Mohegan Tribe, Montville work together to get seniors vaccinated against COVID-19
Montville — The town and the Mohegan Tribe’s latest joint effort involves getting seniors vaccinated.
In the past couple weeks, as well as on Thursday, the tribe has worked with the Montville Senior Center to block off times at its COVID-19 vaccination clinics, run by Yale New Haven Health in the Mohegan Sun convention center, specifically for seniors in town. Town Councilor Billy Caron helped Senior Center and Social Services Director Kathie Doherty-Peck connect with the tribe.
Doherty-Peck said the assistance has been critically important to the town’s mission of helping seniors receive their shots. When the vaccine started coming out, she and her small staff tried to navigate the proper channels with seniors to set up appointments.
“A lot of our seniors don’t have computers, and the telephone wait was so long. It’s a process,” she said.
“Unfortunately, many seniors were going without because they either couldn’t do it or they couldn’t get to where it was being offered. My seniors don’t drive to Hartford, for example, so it was a real dilemma," she said. "We’re very fortunate that the tribe helped us make this happen. They’re very good to us and the populations we serve.”
“The Mohegan Tribe has always felt and known that Montville was their home, so anything they can do to be helpful to their friends, neighbors and extended family, they do without second thought,” said tribe spokesperson Chuck Bunnell, who helped coordinate the initiative. “Some of the seniors couldn’t get vaccinated the first time around, so we made it happen again.”
Doherty-Peck said after the first shot, an appointment for the next one is determined on the spot.
The seniors who were unable to get an appointment elsewhere — the town also has been trying to set up seniors with appointments at CVS, for instance — either drove themselves, had a family member drive them or were shuttled there via van by senior center staff.
“We got a lot of our seniors into CVS or Walgreens, which is wonderful, but it’s very hard.

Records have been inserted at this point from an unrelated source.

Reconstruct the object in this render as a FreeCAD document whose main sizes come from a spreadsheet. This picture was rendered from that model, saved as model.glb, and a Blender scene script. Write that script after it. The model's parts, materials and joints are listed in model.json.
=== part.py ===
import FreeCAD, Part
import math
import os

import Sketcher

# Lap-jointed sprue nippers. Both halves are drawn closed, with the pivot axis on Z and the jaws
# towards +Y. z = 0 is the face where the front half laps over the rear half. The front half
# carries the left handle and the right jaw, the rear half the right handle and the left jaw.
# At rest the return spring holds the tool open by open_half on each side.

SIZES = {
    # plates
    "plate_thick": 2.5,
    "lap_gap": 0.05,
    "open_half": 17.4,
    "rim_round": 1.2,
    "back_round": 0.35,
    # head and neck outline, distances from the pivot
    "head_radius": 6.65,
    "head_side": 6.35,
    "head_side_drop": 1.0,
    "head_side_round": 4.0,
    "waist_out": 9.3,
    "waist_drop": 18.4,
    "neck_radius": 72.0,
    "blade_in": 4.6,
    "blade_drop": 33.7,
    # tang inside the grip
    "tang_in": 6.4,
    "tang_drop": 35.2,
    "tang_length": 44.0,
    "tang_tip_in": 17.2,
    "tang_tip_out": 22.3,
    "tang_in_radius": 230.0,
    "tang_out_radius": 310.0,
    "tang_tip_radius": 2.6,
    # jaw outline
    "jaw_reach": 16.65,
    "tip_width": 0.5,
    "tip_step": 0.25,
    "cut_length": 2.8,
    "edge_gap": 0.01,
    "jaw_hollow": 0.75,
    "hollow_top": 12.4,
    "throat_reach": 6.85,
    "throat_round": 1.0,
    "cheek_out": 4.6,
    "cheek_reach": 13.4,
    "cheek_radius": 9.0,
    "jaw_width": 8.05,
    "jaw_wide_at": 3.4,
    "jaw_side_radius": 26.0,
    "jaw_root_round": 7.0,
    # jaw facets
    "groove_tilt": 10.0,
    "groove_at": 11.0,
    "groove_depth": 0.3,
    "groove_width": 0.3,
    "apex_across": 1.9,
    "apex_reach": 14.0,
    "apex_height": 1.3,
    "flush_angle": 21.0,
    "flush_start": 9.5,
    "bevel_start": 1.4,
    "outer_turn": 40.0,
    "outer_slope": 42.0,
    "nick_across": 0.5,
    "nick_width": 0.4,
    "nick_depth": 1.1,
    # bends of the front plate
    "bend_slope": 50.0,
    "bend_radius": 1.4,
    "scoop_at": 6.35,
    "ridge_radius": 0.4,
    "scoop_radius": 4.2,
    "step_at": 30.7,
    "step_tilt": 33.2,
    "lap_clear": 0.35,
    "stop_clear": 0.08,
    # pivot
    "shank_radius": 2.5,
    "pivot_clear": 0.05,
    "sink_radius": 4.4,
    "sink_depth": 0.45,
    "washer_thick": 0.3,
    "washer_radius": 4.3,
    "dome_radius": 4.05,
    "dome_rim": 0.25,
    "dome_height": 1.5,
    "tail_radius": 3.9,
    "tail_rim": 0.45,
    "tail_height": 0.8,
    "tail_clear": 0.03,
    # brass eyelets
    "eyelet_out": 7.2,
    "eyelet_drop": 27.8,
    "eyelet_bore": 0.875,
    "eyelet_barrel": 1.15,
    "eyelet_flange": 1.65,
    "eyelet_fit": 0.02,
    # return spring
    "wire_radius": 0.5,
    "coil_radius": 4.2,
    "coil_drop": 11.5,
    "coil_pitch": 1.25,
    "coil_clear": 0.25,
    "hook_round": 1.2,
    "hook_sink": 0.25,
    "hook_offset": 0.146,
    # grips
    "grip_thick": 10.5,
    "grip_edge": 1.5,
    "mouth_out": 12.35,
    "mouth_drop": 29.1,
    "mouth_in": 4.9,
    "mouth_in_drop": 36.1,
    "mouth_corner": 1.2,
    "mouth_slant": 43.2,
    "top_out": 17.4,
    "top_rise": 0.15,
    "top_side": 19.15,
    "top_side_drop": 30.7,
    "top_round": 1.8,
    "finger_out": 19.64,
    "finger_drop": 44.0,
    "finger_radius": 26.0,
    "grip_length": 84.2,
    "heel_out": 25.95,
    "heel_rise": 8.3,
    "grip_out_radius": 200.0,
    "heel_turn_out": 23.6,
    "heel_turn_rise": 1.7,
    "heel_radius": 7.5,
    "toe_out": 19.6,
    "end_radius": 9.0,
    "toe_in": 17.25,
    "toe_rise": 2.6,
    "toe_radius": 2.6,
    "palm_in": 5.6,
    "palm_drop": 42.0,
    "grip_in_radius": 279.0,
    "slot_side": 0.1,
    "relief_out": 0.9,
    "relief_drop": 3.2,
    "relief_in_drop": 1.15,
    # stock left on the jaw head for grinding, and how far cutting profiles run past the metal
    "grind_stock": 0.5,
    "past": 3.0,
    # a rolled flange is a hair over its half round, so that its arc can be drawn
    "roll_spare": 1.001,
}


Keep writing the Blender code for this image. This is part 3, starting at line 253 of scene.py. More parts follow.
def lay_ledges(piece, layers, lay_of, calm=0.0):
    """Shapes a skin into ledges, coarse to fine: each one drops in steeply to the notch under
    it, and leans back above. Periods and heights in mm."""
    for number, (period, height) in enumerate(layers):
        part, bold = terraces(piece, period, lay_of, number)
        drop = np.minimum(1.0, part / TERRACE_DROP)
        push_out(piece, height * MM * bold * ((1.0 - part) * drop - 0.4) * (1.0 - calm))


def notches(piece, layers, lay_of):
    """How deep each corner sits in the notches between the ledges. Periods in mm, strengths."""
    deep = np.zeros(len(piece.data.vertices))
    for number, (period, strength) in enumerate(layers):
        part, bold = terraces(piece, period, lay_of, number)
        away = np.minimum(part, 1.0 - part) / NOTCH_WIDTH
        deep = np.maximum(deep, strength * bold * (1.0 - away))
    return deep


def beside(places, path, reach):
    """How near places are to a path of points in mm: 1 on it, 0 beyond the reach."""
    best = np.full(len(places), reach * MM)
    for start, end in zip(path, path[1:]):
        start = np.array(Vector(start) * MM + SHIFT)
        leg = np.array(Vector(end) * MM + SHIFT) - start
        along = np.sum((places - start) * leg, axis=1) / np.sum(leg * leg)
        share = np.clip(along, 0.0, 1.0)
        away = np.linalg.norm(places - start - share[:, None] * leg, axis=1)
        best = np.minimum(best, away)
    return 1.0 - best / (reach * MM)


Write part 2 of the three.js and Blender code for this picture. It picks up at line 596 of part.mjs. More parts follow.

We go in every day and we often see everything booked,” Doherty-Peck said. “We load up our van, our bus, and we follow protocol by keeping them separated on the bus. We go back and forth to take other groups because with these safety protocols, we can’t fill up each ride completely.”
The town has been trying to get the word out to seniors about the opportunity.
“Folks have been calling us, or their children live in another state and they’re calling us, asking, ‘Where does my mom go for her vaccine?’” Doherty-Peck said. “People are looking for help. So we make a list (of seniors who need vaccinations) and then we call people. A lot of seniors do come to the senior center regularly themselves, but for those who don’t, they hopefully call here so we can sign them up.”
The state made the vaccine available to people by age group, and the town followed those guidelines. But, Doherty-Peck said, a lot of people aged 75-plus weren’t vaccinated before eligibility expanded and she feared for the people who fell behind.
“Obviously I want everybody to get vaccinated, but when they opened up new age groups after 75-plus, I was like, ‘Oh my goodness, we haven’t even gotten this group taken care of yet,’” she said.
She said Montville seniors have 40 slots per time block and they’ve filled up quickly. On Thursday, one of the two groups of seniors organized by the town received second doses of the vaccine. The other group will receive second doses in the coming weeks.
Bunnell elaborated on the relationship between Montville and the tribe.
“The Mohegans and the people of Montville have grown up next to each other and with each other for generations, so this is what they’ve been doing throughout their entire history,” he said. “These acts of kindness have been going back and forth between the town and the tribe literally for 13 generations.”